Je souhaite que le ministère de la défense puisse vous accompagner de la meilleure manière possible, sachant que le dispositif initialement prévu ne correspondait absolument pas aux nécessités du moment ni aux contraintes budgétaires qui s'imposent actuellement à la France.
M. le président. La parole est à M. Jacques Legendre.
M. Jacques Legendre. Monsieur le ministre, je suis évidemment satisfait que nous puissions avoir sur ce dossier un débat apaisé, mais ce dernier ne règle pas le problème : 1 500 emplois perdus dans une petite ville moyenne française, deux bases aériennes fermées de part et d'autre de la ville, 600 hectares de friches militaires... Vous comprendrez que cela pose tout de même de sérieux problèmes !
Nous vous avions indiqué que nous souhaitions la création ou le transfert d'un certain nombre d'emplois, ce qui paraît justifié. Vous nous expliquez que vous avez estimé que les emplois promis n'étaient pas pertinents.
Mais la définition de ces emplois ne venait pas de nous... Ce qui compte, de notre point de vue, c'est l'implantation d'emplois. Très franchement, monsieur le ministre, nous avons le sentiment que l'administration militaire, sous le précédent gouvernement comme sous l'actuel, ne s'est pas particulièrement attachée à respecter les engagements pris par l'État, au plus haut niveau, lors de la fermeture de la base aérienne de Cambrai. Cela nous paraît vraiment grave.

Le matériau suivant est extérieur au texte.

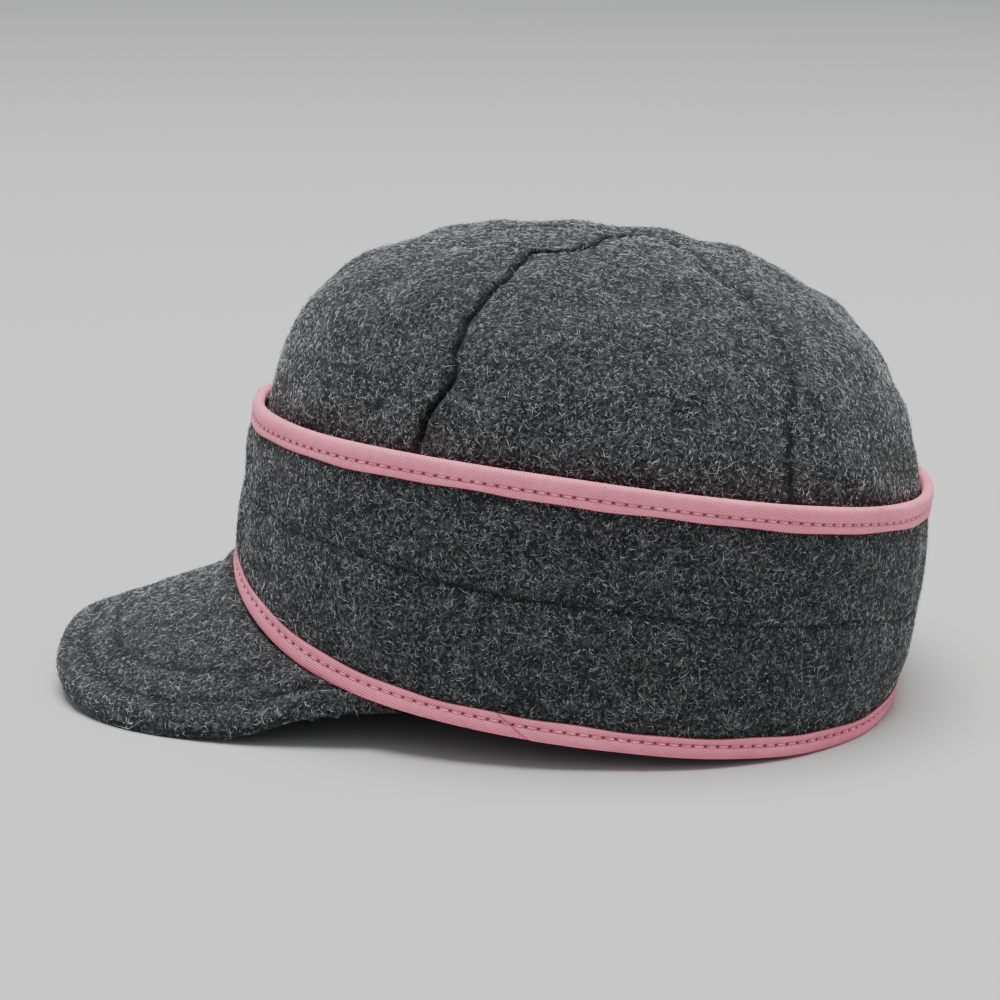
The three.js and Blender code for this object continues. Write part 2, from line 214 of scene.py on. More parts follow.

Par ailleurs, nous avons parlé des compensations financières - en particulier, la prolongation de la zone de restructuration de la défense, initialement prévue pour deux ans -, le temps que les choses se mettent en place dans une conjoncture marquée par la crise, qui rend très difficile tout nouveau projet industriel.
Demander la prolongation de la ZRD n'est pas quelque chose de scandaleux. Monsieur le ministre, nous avons besoin que des réponses concrètes soient enfin apportées à nos requêtes légitimes. D'avance, je vous en remercie.